Mesostructured CeO₂ and Pd/CeO₂ nanophases: Templated synthesis, crystalline structure and catalytic properties

This work reports a ceria solid and Pd/ceria catalyst prepared through a surfactant-templated synthesis route used for simultaneous abasement of NO and CO emissions. The surface features, textural properties and crystalline structure of ceria and Pd/ceria catalyst were studied by means of thermogravimetric analysis (TGA), N₂ physisorption isotherms and in situ Fourier transform infrared (FT-IR) spectroscopy, high resolution electron transmission microscopy (TEM) and X-ray diffraction (XRD) techniques.

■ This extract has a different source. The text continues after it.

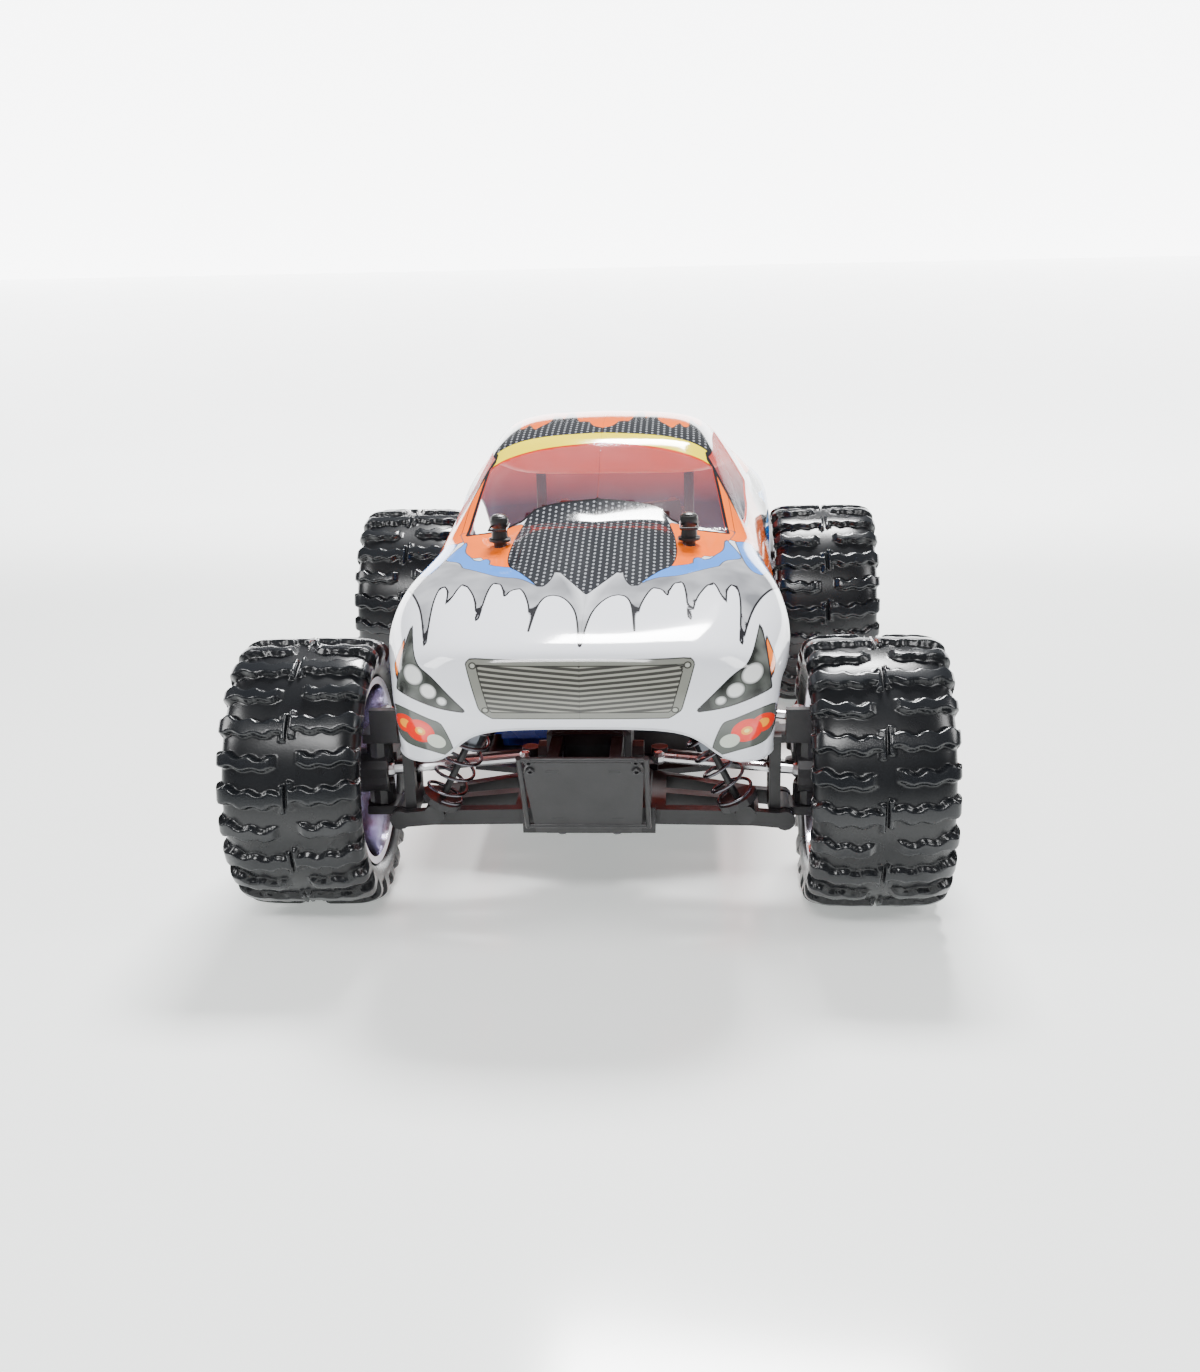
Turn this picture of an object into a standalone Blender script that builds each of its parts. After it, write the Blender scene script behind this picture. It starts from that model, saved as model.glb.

In the calcination procedure, part of the adsorbed water on the surface of the solid was derived into unidentate and bidentate hydroxyls associated with surface cationic ions of ceria. The surfactant cations were strongly interacted with the solid during the preparation, which induces defects formation in the crystalline structure of the annealed ceria. The retained surfactant in the solid could be combusted to yield CO₂, water and organic molecules with a small amount of coke-like deposits. The resultant ceria showed mesoporous texture and cubic phase containing lattice defects in the crystalline structure. The Pd/CeO₂ catalyst was very active for NO reduction via CO with a high selectivity to N₂. A 100% NO conversion with a selectivity to 100% N₂ was achieved over the Pd/ceria catalyst at a reaction temperature of 300 °C. The catalytic activity and selectivity of this catalyst are much superior to the catalysts of Pt or Rh supported on TiO₂, Al₂O₃, TiO ₂-Al₂O₃ and ZrO₂-Al ₂O₃ prepared by a sol-gel method. A possible reaction mechanism of NO reduction by CO over the Pd/CeO₂ catalyst was discussed.